Wednesday, April 22, 2009

Mercenaries 2 - First Thoughts

So I've played through the tutorial, acquired my base, done some of the weapon courses, and completed a mission; so what do I think so far? Umm yeah.

You get a choice of three player characters - don't bother, seriously don't bother. Fast runner (female of course), fast reload, or fast health regeneration. There's a reason the box art features only one guy; yup fast health. The other two are pointless you can either nick a car or duck out the way; and reload time is short anyway.

The only difference you get is how the other players react to you and the looped witticisms you keep spouting for 'events' such as running over an enemy. Come on people get with the 21st century - sure give me a basic body template to pick but allow me to tweak the three parameters rather than present me with a take it or leave it stereotype.

Graphically it's not excellent. It's not realistic a little cartoony, which can work, but you can see the engine was built with the PS2 in mind as it looks like a high-end PS2 release rather than a next-gen console version. Even with the low-polygon count and woefully blocky vegetation the PS3 still can't cope and some tear was visible.

Controls are standard third-person and respond well enough, but suffer in that you can't move and aim at the same time. Sounds fair enough, but it seems at times simply turning counts as movement and snaps you out of aim mode. Add in the normal flimsiness of stick controls over mouse and weapon accuracy that can see you unloading a non-aimed assault rifle at a guy standing 10ft away and missing every time and fun it's not.

The camera happily floats pointing in the same direction you're facing, but can still get a little screwy if you've got your back to a wall. Try to drive backwards and it'll switch from front to rear view, but it's sluggish at doing so meaning you have to drive back or forward a distance before it switches.

Weapon-wise you're stuck with two, your default assault rifle and a secondary weapon you have to pick up - so far machine gun rules just for the rate of fire. The tutorial kindly tells you how to cook grenades before throwing them, useful in that my selection was placeable remote charges - I wondered why they weren't being thrown very far and not detonating.

Getting around is made easier with the GPS. Simpy pick a location, set a beacon and the GPS will plot a route to it via the roads; and only via the roads. If you pick a location off-road it'll take you to the nearest road point then stop. It's not bad, in fact it's pretty good as it updates in zero-time; miss a turn because of a barricade and the direction line on the map will instantly adjust, better yet because of the way it shows directionality you can even plan a little in advance and purposely skirt around areas.

Enemy-wise the AI is dumb - brickwall level of dumb. Heading to my first proper mission at Universal Petroleum the guards kept talking about the enemy being there and then turning and shooting at their own building at enemies that are circling around the building in jeeps - on the road outside, behind the containing wall that surrounds the building.

It's also difficult to tell factions apart, if the target goes red I shoot, if the target is blue I don't - so can you please tell the blue-targets to stop shooting at me when I tootle up. This reaches stupid levels when asked by the CEO of UP to place some listening devices around the city one of which is at a UP facility. Would they open the door - nope; would the stop shooting at me - nope.
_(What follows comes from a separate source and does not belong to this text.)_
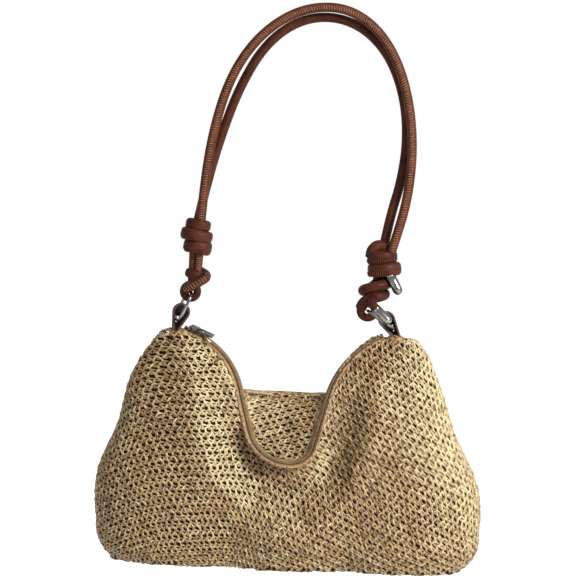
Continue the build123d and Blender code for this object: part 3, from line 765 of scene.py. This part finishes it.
def flap_wall_of():
    """The back panel's upper part, which shows inside the zip's U: u is simply x."""
    x, z = np.meshgrid(FLAP_X, FLAP_Z)
    y = -depth(x, z, -1)
    profile = -depth(np.full(FLAP_Z.shape, MID_X), FLAP_Z, -1)
    rise = np.concatenate([[0], np.cumsum(np.hypot(np.diff(FLAP_Z), np.diff(profile)))])
    limits = np.repeat([[FLAP_X[0] + 1, 0.0, 0.0, FLAP_X[-1] - 2]], len(FLAP_Z), axis=0)
    return Wall(x, z, y, FLAP_X, rise, limits, -1, BACK_EDGE)


front_wall = wrapped_wall(-1, FRONT_EDGE)
inner_wall = wrapped_wall(-1, BACK_EDGE)
back_wall = wrapped_wall(1)
flap_wall = flap_wall_of()

# ---- crochet: rows of stitches laid over a wall -------------------------------------------------------
ROW = 6.6
COLUMN = 6.0
YARN = 0.83
SIDES = 5
PAINTED_HIGHLIGHT_SIDE = np.array([0.66, -0.60, 0.45])      # painted highlight: the straw is painted paler where it faces this way, towards the key light
PAINTED_HIGHLIGHT_FROM, PAINTED_HIGHLIGHT_FULL = 0.70, 1.0
GAP = 0.9                  # how far the stitches stop short of the edge of the zip's bindings
SINK = 1.0                 # how far the stitches lie inside the wall

# One stitch: points (across the column, up the row, off the wall in mm) of each of its yarns
STITCH = np.array([
    [(0.60, -0.24, -0.5), (0.56, -0.06, 0.1), (0.51, 0.12, 0.5), (0.46, 0.28, 0.5), (0.42, 0.42, 0.0)],
    [(0.74, -0.22, -0.4), (0.71, -0.04, 0.2), (0.66, 0.14, 0.5), (0.60, 0.30, 0.4), (0.58, 0.46, -0.1)],
    [(0.52, 0.30, 0.1), (0.38, 0.44, 0.7), (0.24, 0.58, 0.9), (0.09, 0.70, 0.6), (-0.04, 0.80, 0.0)],
    [(0.50, 0.32, 0.1), (0.64, 0.46, 0.7), (0.78, 0.60, 0.9), (0.92, 0.72, 0.6), (1.03, 0.82, 0.0)],
    [(-0.02, 0.42, 0.4), (0.22, 0.36, 0.0), (0.48, 0.44, 0.3), (0.76, 0.52, 0.5), (1.02, 0.42, 0.4)],
    [(-0.04, 0.84, 0.6), (0.24, 0.93, 0.7), (0.50, 0.88, 0.1), (0.74, 0.76, 0.0), (1.04, 0.84, 0.6)],
])


class Lay:
    """How rows run over a wall: their slope at each u, and how far the columns lean with it."""

    def __init__(self, at_u, slopes, lean=0.4):
        self.u = np.arange(-260, 261, 2.0)
        self.slope = np.interp(self.u, at_u, slopes)
        self.rise = np.concatenate([[0], np.cumsum((self.slope[1:] + self.slope[:-1]) / 2 * 2.0)])
        self.rise -= np.interp(0, self.u, self.rise)
        self.lean = lean

    def place(self, a, b):
        """(u, v) of the lattice point a along the row and b up the columns."""
        u, v = a.copy(), b.copy()
        for _ in range(14):
            v = b + np.interp(u, self.u, self.rise)
            target = a - self.lean * (v - 100) * np.interp(u, self.u, self.slope)
            u = u + 0.6 * (target - u)
        return u, v


def crochet(name, wall, lay, keep, edge_sign=0):
    """A piece of crochet over a wall, wherever keep(u, v) says.

    edge_sign is 1 where the zip's edge is at the stitches' inner side, -1 at their outer side.
    """
    a, b = np.meshgrid(np.arange(-270, 270, COLUMN), np.arange(-160, 380, ROW))
    a = a + (np.round(b / ROW) % 2) * COLUMN / 2
    a, b = a.ravel(), b.ravel()
    u, v = lay.place(a + COLUMN / 2, b + ROW / 2)
    chosen = wall.on_bag(u, v, -1.0) & keep(u, v)
    a, b = a[chosen], b[chosen]
    count = len(a)
    wobble = rng.normal(0, 0.2, (count, 1, 1, 3)) + rng.normal(0, 0.2, (count, len(STITCH), 1, 3))
    local = STITCH[None] * np.array([COLUMN, ROW, 1.0]) + wobble
    local[..., 0] += a[:, None, None]
    local[..., 1] += b[:, None, None]
    u, v = lay.place(local[..., 0], local[..., 1])
    points = wall.read(wall.points, u, v)
    normals = unit(wall.read(wall.normals, u, v))
    lines = points + normals * (local[..., 2:] - SINK)
    # painted highlight on stitches facing the key light; painted shade on yarns lying deeper in the weave;
    # the rest is random tone
    painted_highlight = np.clip((normals @ PAINTED_HIGHLIGHT_SIDE - PAINTED_HIGHLIGHT_FROM) / (PAINTED_HIGHLIGHT_FULL - PAINTED_HIGHLIGHT_FROM), 0, 1)
    painted_light_and_tone = 0.65 * painted_highlight + 0.35 * (local[..., 2] - 0.35) + rng.normal(0, 0.24, (count, len(STITCH), 1))
    if edge_sign:
        over = edge_sign * wall.read(wall.past, u, v) + GAP
        inward = unit(wall.read(wall.inward, u, v)) * edge_sign
        back = np.maximum(over, 0)[..., None]
        lines[..., [0, 2]] -= inward * back
        lines -= normals * np.clip(back * 0.5, 0, 0.9)
    lines = lines.reshape(-1, lines.shape[2], 3)
    normals = normals.reshape(lines.shape)
    heading = unit(np.gradient(lines, axis=1))
    across = unit(np.cross(heading, normals))
    shape = tubes(lines, across, unit(np.cross(across, heading)), YARN, YARN * 0.95, SIDES)
    made = piece_from(name, shape, straw, "bag")
    # the painted highlight, painted shade and random tone go onto the mesh for the straw's mix
    painted_light_layer = made.data.attributes.new("painted_light_and_tone", "FLOAT", "POINT")
    painted_light_layer.data.foreach_set("value", np.repeat(np.clip(painted_light_and_tone, 0, 1).ravel(), SIDES))
    return made


front_lay = Lay([-150, -112, -60, -20, 30], [0.49, 0.12, 0.0, -0.36, -0.48])
flap_lay = Lay([-100, 100], [0.40, 0.40], 0.2)
back_lay = Lay([-120, 0, 120], [0.3, 0.0, -0.3], 0.0)
PEAK = -275.0              # no stitches above this height: the peaks' cores stand there
REACH = 2.2                # a stitch stays if its middle is no further than this past the zip's edge


def keep_between(low, high, wall, edge_sign):
    """The part of a wall from u = low to high on one side of the zip's edge."""
    def keep(u, v):
        inside = (u >= low) & (u < high) & (np.interp(v, RISE, LEVELS) < PEAK)
        return inside if not edge_sign else inside & (edge_sign * wall.read(wall.past, u, v) < REACH)
    return keep


def in_lobes(u, v):
    """Inside the zip's U above the back panel's ridge."""
    height = np.interp(v, RISE, LEVELS)
    return (-inner_wall.read(inner_wall.past, u, v) < REACH) & (height > SADDLE) & (height < PEAK)


PARTS = {
    "front_left_crochet": (-300, -75, front_wall, front_lay, 1),
    "front_middle_crochet": (-75, 60, front_wall, front_lay, 1),
    "front_right_crochet": (60, 300, front_wall, front_lay, 1),
    "flap_crochet": (-300, 300, flap_wall, flap_lay, -1),
    "back_left_crochet": (-300, -70, back_wall, back_lay, 0),
    "back_middle_crochet": (-70, 70, back_wall, back_lay, 0),
    "back_right_crochet": (70, 300, back_wall, back_lay, 0),
}
made_pieces = {}
for name, (low, high, wall, lay, edge_sign) in PARTS.items():
    made_pieces[name] = crochet(name, wall, lay, keep_between(low, high, wall, edge_sign), edge_sign)
made_pieces["shoulder_crochet"] = crochet("shoulder_crochet", inner_wall, front_lay, in_lobes, -1)


# ---- base: the same crochet, laid flat ----------------------------------------------------------------
class Base:
    """The bag's flat underside: (u, v) is (x, y + 100)."""

    points, normals = "points", "normals"

    def read(self, grid, u, v):
        """The points or the normals at (u, v)."""
        if grid == "points":
            return np.stack([u, v - 100, np.full(u.shape, FLOOR)], -1)
        return np.stack([np.zeros(u.shape), np.zeros(u.shape), np.full(u.shape, -1.0)], -1)

    def on_bag(self, u, v, margin):
        """Whether (u, v) lies on the base; the margin that a wall takes isn't used."""
        return np.abs(v - 100) < depth(u, np.full(u.shape, FLOOR), 1) - 1.5


level_lay = Lay([-100, 100], [0.0, 0.0])
made_pieces["base_crochet"] = crochet("base_crochet", Base(), level_lay, lambda u, v: np.full(u.shape, True))


# ---- lining: dark cloth behind the stitches' gaps --------------------------------------------------------
BACKING_INSET = 2.6


def backing(name, wall, keep):
    """A plain sheet inside a wall."""
    rows, columns = wall.points.shape[:2]
    inner = wall.points - wall.normals * BACKING_INSET
    u, v = np.meshgrid(wall.u_grid, wall.rise)
    good = (wall.on_bag(u, v, -3) & keep & (wall.points[..., 2] < PEAK - 3)).ravel()
    index = np.arange(rows * columns).reshape(rows, columns)
    quads = np.stack([index[:-1, :-1], index[:-1, 1:], index[1:, 1:], index[1:, :-1]], -1).reshape(-1, 4)
    quads = quads[good[quads].all(1)]
    used, quads = np.unique(quads, return_inverse=True)
    shape = inner.reshape(-1, 3)[used], quads.reshape(-1, 4)
    return piece_from(name, shape, lining, "bag")


mouth_line = zip_place[4:-4] + zip_width[4:-4] * (FRONT_EDGE - 0.5)
piece_from("mouth_chain", rope(mouth_line, 1.2, 300, 8), straw, "bag")
flap_ridge = flap_wall.points[-1][flap_wall.past[-1] > 1.0][::5]
piece_from("flap_ridge", rope(flap_ridge - [0, 0, 0.9], 1.8, 90), straw, "bag")
peaks = [core(-119.5, -278.5, 8.0, 9.0), core(69.5, -276.0, 8.0, 9.0)]
piece_from("peak_cores", joined(peaks), straw, "bag")
front_backing = backing("front_lining", front_wall, front_wall.past < 1.5)
backing("flap_lining", flap_wall, flap_wall.past > -1.5)
backing("back_lining", back_wall, np.full(back_wall.past.shape, True))
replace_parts(front_backing, "lining")
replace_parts(made_pieces["front_middle_crochet"], "front_panel")
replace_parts(made_pieces["back_middle_crochet"], "back_panel")
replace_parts(made_pieces["base_crochet"], "base_panel")


# ---- zip: bindings, tapes and coils ---------------------------------------------------------------------
def band(left, right, low, high, round_edge=0.35):
    """A strip along the zip: left to right across it, low to high off its surface, with rounded edges."""
    corners = []
    middles = [(right, high), (left, high), (left, low), (right, low)]
    for quarter, (w, h) in enumerate(middles):
        w += round_edge * (-1 if w == right else 1)
        h += round_edge * (-1 if h == high else 1)
        for angle in np.radians([0, 45, 90]) + quarter * pi / 2:
            corners.append((w + round_edge * cos(angle), h + round_edge * sin(angle)))
    corners = np.array(corners)
    across, off = corners[None, :, :1], corners[None, :, 1:]
    return skin(zip_place[:, None] + zip_width[:, None] * across + zip_up[:, None] * off)


COIL_PITCH = 1.35


def teeth(left, right, low, high):
    """A row of coils: short rounded bars across the zip."""
    run = np.concatenate([[0], np.cumsum(np.linalg.norm(np.diff(zip_place, axis=0), axis=1))])
    at = np.arange(3.2, run[-1] - 3.2, COIL_PITCH)
    place, along, width, up = (np.stack([np.interp(at, run, grid[:, k]) for k in range(3)], -1)[:, None]
                               for grid in (zip_place, zip_along, zip_width, zip_up))
    swing = np.linspace(0, pi, 7)[None, :, None]
    middle, half = (left + right) / 2, (right - left) / 2
    lines = place + width * (middle - half * np.cos(swing)) + up * (low + (high - low) * np.sin(swing) ** 0.6)
    heading = unit(np.gradient(lines, axis=1))
    side = np.repeat(unit(along), 7, axis=1)
    return tubes(lines, side, np.cross(side, heading), 0.6, 0.45, 6)


ZIP_BANDS = {
    "front_binding": (FRONT_EDGE, -2.9, -0.1, 0.98, binding),
    "back_binding": (2.6, BACK_EDGE, -0.1, 0.98, binding),
    "front_zip_tape": (FRONT_EDGE + 0.3, -0.2, -0.2, 0.25, tape),
    "back_zip_tape": (0.2, BACK_EDGE - 0.3, -0.2, 0.25, tape),
}
for name, (left, right, low, high, material) in ZIP_BANDS.items():
    round_edge = 0.35 if material == binding else 0.1
    made = piece_from(name + "_strip", band(left, right, low, high, round_edge), material, "bag")
    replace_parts(made, name)
for name, (left, right) in {"front_coil": (-1.35, -0.05), "back_coil": (0.05, 1.35)}.items():
    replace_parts(piece_from(name + "_teeth", teeth(left, right, 0.5, 1.75), coil, "bag"), name)

# ---- materials on the CAD nodes that stay -------------------------------------------------------------
FINISHES = {
    "top_stop": metal, "bottom_stop": metal, "zip_slider": metal, "zip_pull": metal,
    "inner_pocket": lining,
}
for name, material in FINISHES.items():
    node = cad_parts[name]
    node.data.materials.clear()
    node.data.materials.append(material)

# ---- floor, backdrop and light ----------------------------------------------------------------------
FLOOR_Z = -0.62            # clear below the hanging bag

pale = bpy.data.materials.new("pale")
pale.use_nodes = True
pale_shader = pale.node_tree.nodes["Principled BSDF"]
pale_shader.inputs["Base Color"].default_value = (0.96, 0.96, 0.96, 1)
pale_shader.inputs["Roughness"].default_value = 1.0
pale_shader.inputs["Emission Color"].default_value = (1, 1, 1, 1)
pale_shader.inputs["Emission Strength"].default_value = 0.12
bpy.ops.mesh.primitive_plane_add(size=16, location=(0, 0, FLOOR_Z))
floor = bpy.context.object
floor.name = "floor"
floor.data.materials.append(pale)

world = bpy.context.scene.world or bpy.data.worlds.new("world")
bpy.context.scene.world = world
world.use_nodes = True
world.node_tree.nodes["Background"].inputs["Color"].default_value = (1, 1, 1, 1)
world.node_tree.nodes["Background"].inputs["Strength"].default_value = 1.0
bpy.context.scene.view_settings.view_transform = "Standard"


def area_light(name, place, size, power):
    """A soft light aimed at the bag's middle."""
    light = bpy.data.lights.new(name, "AREA")
    light.size = size
    light.energy = power
    made = bpy.data.objects.new(name, light)
    bpy.context.scene.collection.objects.link(made)
    made.location = place
    made.rotation_euler = (Vector((0, 0, -0.35)) - Vector(place)).to_track_quat("-Z", "Y").to_euler()


area_light("key", (1.3, -1.4, 0.65), 0.4, 105)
What gets even worse is the respawning centres - these featured in the previous game and should have been killed off then. Basically you get a barracks that keeps popping out an enemy until you blow it up; great unless you haven't got something to blow it up with.
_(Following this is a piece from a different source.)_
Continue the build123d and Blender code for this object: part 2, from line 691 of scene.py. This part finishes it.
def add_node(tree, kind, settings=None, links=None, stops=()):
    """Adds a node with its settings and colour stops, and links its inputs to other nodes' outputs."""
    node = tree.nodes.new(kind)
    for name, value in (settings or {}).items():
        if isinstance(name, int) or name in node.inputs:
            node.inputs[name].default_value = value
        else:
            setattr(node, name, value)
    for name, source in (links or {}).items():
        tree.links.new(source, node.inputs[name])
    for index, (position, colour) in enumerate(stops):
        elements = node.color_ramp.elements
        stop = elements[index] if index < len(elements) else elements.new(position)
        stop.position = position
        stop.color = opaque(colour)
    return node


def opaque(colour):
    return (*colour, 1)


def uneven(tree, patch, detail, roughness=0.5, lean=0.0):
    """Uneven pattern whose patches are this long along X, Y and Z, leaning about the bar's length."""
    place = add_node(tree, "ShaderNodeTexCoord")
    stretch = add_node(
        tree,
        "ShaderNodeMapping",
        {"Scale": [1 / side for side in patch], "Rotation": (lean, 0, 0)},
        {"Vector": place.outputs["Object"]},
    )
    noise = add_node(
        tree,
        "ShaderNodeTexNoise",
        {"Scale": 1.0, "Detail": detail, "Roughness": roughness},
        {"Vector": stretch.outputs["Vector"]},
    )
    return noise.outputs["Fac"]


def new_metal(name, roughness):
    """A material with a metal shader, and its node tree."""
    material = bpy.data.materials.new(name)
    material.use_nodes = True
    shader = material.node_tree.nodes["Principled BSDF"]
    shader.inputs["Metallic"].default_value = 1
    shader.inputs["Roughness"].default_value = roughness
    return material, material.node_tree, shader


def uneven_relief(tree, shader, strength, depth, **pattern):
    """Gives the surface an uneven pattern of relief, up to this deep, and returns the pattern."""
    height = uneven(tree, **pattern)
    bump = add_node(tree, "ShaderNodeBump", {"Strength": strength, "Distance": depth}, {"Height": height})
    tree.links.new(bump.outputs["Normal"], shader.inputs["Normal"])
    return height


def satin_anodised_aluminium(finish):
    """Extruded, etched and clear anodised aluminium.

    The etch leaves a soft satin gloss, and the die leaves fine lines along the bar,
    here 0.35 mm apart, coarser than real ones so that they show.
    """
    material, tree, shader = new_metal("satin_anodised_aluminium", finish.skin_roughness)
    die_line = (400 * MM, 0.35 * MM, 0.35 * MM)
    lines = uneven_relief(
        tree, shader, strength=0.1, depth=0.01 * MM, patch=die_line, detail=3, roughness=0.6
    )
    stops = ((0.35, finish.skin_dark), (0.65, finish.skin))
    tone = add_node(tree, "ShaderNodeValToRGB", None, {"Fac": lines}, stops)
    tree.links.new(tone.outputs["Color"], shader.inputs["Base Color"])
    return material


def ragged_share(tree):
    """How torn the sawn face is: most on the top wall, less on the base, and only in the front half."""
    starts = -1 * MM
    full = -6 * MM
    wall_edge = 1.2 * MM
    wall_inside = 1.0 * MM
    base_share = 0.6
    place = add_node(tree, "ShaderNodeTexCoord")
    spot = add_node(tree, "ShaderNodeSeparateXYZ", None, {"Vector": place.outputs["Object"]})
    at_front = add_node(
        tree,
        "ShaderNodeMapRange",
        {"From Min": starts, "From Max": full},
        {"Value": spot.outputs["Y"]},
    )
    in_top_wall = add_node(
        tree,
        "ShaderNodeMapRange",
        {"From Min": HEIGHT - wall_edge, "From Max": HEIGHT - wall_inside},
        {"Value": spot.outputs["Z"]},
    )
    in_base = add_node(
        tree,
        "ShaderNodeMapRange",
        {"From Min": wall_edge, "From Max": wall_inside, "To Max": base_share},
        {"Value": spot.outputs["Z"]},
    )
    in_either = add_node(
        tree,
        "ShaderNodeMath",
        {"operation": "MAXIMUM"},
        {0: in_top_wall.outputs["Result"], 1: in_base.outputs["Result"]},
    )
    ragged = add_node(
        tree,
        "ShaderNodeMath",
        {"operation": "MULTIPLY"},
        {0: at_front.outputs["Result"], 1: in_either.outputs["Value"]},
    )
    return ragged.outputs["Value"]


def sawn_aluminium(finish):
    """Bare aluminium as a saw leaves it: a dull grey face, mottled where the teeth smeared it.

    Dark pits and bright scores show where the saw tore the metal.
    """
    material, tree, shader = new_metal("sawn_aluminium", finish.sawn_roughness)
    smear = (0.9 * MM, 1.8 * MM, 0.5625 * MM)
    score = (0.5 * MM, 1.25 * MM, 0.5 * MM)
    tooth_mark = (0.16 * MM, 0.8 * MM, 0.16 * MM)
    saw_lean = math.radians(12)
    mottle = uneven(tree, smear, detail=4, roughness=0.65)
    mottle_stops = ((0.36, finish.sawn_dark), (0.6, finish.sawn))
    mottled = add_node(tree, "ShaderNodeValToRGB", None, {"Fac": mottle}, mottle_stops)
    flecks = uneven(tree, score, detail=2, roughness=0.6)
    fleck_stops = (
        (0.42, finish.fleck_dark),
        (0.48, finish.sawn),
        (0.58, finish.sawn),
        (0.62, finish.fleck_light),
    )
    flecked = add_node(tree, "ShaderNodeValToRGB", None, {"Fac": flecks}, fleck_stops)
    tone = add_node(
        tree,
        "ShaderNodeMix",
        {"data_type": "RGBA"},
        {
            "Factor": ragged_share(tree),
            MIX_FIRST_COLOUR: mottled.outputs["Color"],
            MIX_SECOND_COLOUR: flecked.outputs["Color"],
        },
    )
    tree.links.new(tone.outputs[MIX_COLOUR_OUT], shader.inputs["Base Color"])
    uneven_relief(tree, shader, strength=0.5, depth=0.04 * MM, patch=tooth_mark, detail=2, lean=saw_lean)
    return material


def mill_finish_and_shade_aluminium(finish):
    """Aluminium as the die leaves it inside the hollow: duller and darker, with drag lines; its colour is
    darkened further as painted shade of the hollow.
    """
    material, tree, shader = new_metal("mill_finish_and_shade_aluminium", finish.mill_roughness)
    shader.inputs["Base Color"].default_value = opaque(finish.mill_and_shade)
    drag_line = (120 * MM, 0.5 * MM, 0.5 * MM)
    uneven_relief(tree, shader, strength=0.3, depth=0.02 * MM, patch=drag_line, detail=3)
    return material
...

At this point we reach what is for me the major problem of the game - no in-game load and no abort mission ability. Start a mission and you have to go through with it until you're dead, in the above example that means guiding a chopper into an area under heavy fire from a respawning bunker you can't blow up because you've nothing to blow it up with.

This flaw even raised it's ugly head in the weapons training where for fun you make a wager on succeeding or not. Shoot down the 50 statues in the time limit with the emplaced gun; a sign perhaps that they weren't statues they were busts on plinths huh huh he said busts. Anyway taking them down isn't too difficult until I just nicked one slightly and it toppled off behind the plinth - the indestructible plinth. So wait for the time to run out and lose money or abort the mission - oh wait I can't abort; I'll reload instead - oh wait I can't do that either. Yup you have to exit all the way back out to the main menu then reload your way back in again. How could they not have spotted this in testing? Sure it prevents the constant save/reload cycle, but damn it an abort misison without penalty should jsut be there for this type of game.
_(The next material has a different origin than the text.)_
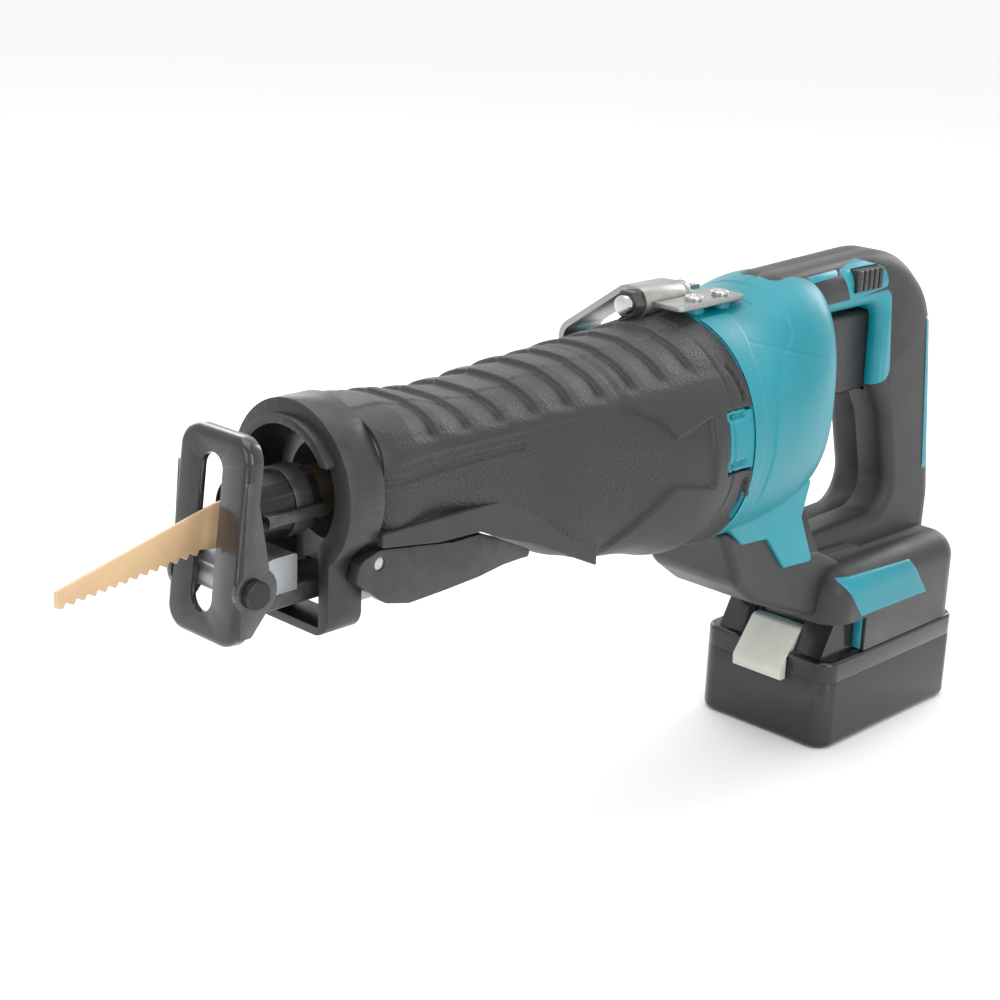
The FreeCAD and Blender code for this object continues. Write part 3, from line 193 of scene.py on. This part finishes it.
def finish(name, colour, rough, grain_mm=0.5, bump=0.1, leather=0.0, metal=0.0, worn=None, wear=0.35,
           sheen=0.0, coat=0.0, specular=0.5, spread=0.08, streaks=0.0, grain_mask=None):
    """One finish: colour and roughness that drift over the surface, a grain bump and rubbed edges."""
    made = bpy.data.materials.new(name)
    made.use_nodes = True
    tree = made.node_tree
    shader = tree.nodes["Principled BSDF"]
    grain = placed(tree, GRAIN, Size_mm=grain_mm, Leather=leather)
    cloud = placed(tree, CLOUD, Size_mm=45.0)
    rub = placed(tree, RUB, Reach=0.05, Patchiness=0.6)
    worn = worn or tuple(min(1.0, c * 1.6 + 0.02) for c in colour)
    dark = tuple(c * 0.82 for c in colour)
    base = node(tree, "ShaderNodeMix", {"data_type": "RGBA"}, _6=(*dark, 1), _7=(*colour, 1),
                _0=cloud.outputs["Cloud"])
    fleck = node(tree, "ShaderNodeMapRange", None, Value=grain.outputs["Speck"], From_Min=0.3, From_Max=0.7,
                 To_Min=0.92, To_Max=1.06)
    speckled = node(tree, "ShaderNodeMix", {"data_type": "RGBA", "blend_type": "MULTIPLY"}, _0=1.0,
                    _6=base.outputs[2])
    grey = node(tree, "ShaderNodeCombineColor")
    for i in range(3):
        tree.links.new(fleck.outputs[0], grey.inputs[i])
    tree.links.new(grey.outputs[0], speckled.inputs[7])
    amount = node(tree, "ShaderNodeMath", {"operation": "MULTIPLY"}, _0=rub.outputs["Mask"], _1=wear)
    rubbed = node(tree, "ShaderNodeMix", {"data_type": "RGBA"}, _0=amount.outputs[0], _6=speckled.outputs[2],
                  _7=(*worn, 1))
    tree.links.new(rubbed.outputs[2], shader.inputs["Base Color"])
    drift = node(tree, "ShaderNodeMapRange", None, Value=cloud.outputs["Cloud"], To_Min=rough - spread,
                 To_Max=rough + spread)
    marked = node(tree, "ShaderNodeMath", {"operation": "MULTIPLY_ADD", "use_clamp": True},
                  _0=cloud.outputs["Streak"], _1=streaks, _2=drift.outputs[0])
    tree.links.new(marked.outputs[0], shader.inputs["Roughness"])
    relief = node(tree, "ShaderNodeBump", None, Strength=bump, Distance=0.001 * grain_mm,
                  Height=grain.outputs["Height"])
    if grain_mask:
        masked = node(tree, "ShaderNodeAttribute", {"attribute_name": grain_mask})
        depth = node(tree, "ShaderNodeMapRange", None, Value=masked.outputs["Fac"], To_Min=bump * 0.12,
                     To_Max=bump)
        tree.links.new(depth.outputs[0], relief.inputs["Strength"])
    tree.links.new(relief.outputs[0], shader.inputs["Normal"])
    shader.inputs["Metallic"].default_value = metal
    shader.inputs["Specular IOR Level"].default_value = specular
    shader.inputs["Sheen Weight"].default_value = sheen
    shader.inputs["Coat Weight"].default_value = coat
    shader.inputs["Coat Roughness"].default_value = 0.08
    return made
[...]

Heck even the boasting of the character having won was drowned out by the chu-chunk Wager Won graphic coming in; so what's the point of having him/her speak?

So from that you might think I don't like the game, in fact I do it's vaguely cathartic to run around shooting at everything and watching big explosions I just have to ensure I don't take it seriously enough to care about achieving the perfect score so as to avoid the need to constantly abort reload.